Sydney’s answer, dating from 1579 even have had something to do with the duel. The better poet applies a little more thought to the issue.
The repetition at the beginning of Oxford’s first two lines is done for effect this time, rather than the sort of careless repetition we see elsewhere in his verse. The effect is rather unappealing, however, so Sydney does not echo it.
The second line of Sidney’s reply uses a grammatical compression that is nowhere evident in Oxford’s work. ‘Since empire none’ contains no verb. It is a compression of ‘Since I would have no empire’ and sits in apposition to the remaining half of the line despite preceding it. Using the same technique, Sydney could have eliminated the words ‘Were’t thou’ and ‘But were’t thou’ in the third and fourth lines but there is so little matter in Oxford’s six lines that any more compression would defeat the object of the exercise by making the riposte unrecognisable.

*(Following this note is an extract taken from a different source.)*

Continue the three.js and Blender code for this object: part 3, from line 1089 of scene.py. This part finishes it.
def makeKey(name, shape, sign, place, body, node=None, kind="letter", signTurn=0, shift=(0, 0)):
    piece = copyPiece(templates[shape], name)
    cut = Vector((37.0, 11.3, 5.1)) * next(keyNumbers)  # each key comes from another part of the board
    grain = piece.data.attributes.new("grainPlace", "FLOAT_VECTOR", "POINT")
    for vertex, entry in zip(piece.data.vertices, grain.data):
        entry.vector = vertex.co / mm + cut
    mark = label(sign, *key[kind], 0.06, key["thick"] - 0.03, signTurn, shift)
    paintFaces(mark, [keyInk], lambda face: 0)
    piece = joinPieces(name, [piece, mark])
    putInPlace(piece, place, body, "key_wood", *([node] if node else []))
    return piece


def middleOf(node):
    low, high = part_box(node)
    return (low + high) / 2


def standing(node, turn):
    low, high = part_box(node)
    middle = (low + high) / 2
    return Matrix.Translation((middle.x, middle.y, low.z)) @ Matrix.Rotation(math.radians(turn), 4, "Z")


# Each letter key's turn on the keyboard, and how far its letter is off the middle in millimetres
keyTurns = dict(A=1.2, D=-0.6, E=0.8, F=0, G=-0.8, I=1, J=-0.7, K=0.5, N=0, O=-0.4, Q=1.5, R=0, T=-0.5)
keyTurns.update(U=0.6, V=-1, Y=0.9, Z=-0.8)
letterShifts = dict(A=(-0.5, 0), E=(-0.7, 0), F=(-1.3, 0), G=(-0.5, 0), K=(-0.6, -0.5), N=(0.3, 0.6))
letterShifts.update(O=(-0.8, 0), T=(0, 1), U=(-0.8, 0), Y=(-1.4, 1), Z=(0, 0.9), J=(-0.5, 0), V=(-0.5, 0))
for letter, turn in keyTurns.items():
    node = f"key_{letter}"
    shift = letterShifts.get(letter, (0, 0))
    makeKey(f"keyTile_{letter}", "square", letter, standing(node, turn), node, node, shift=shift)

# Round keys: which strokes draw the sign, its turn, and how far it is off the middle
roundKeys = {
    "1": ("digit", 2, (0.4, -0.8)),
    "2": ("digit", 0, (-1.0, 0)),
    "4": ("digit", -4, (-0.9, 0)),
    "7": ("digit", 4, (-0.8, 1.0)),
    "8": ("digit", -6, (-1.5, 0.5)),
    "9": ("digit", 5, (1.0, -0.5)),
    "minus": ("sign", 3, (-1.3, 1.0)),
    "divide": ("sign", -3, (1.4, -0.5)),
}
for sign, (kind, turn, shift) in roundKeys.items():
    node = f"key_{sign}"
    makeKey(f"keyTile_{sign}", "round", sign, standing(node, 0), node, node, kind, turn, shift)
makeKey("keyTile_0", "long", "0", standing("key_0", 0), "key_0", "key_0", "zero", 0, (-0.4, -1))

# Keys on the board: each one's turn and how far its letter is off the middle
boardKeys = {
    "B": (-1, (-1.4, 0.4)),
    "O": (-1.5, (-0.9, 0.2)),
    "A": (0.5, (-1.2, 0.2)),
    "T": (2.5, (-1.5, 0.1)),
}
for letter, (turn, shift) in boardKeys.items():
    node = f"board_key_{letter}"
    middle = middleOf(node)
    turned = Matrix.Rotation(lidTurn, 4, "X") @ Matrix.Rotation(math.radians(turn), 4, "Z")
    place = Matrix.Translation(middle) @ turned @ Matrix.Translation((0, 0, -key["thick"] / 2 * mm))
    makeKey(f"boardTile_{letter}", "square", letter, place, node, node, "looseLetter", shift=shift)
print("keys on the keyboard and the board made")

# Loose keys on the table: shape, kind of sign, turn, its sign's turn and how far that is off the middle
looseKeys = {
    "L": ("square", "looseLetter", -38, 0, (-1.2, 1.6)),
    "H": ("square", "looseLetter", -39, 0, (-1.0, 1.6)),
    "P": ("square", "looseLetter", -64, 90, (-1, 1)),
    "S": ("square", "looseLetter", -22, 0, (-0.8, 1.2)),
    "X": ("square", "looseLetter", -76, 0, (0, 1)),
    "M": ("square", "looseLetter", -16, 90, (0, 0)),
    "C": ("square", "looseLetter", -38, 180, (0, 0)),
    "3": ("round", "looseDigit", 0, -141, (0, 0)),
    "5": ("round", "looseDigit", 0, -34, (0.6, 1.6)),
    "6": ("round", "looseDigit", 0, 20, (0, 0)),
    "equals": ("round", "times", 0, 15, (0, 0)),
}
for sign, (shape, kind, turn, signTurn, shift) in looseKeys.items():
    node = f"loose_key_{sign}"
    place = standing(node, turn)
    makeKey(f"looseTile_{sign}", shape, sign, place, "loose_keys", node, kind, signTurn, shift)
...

Sydney’s tone is that of a disappointed teacher correcting an unpromising pupil’s homework and the change in sentiment is a direct rebuke of the arrogant, self-obsession shown in the original.
‘Were I a King’ can hardly be ascribed to Oxford’s juvenilia. Sydney would not have picked on Oxford’s schoolwork to ridicule him. This is Oxford, after his fall from grace, bemoaning his lack of respect and the unwelcome publicity his misdeeds attract. Lack of respect is one of the Earl’s regular themes but is found nowhere in Will’s work.
Though the second poem here is significantly better than the first, neither work is of sufficient quality to appear on even the outer fringes of the Shakespearean radar screen. Sydney is the more accomplished writer, but neither of these men are in Shakespeare’s League.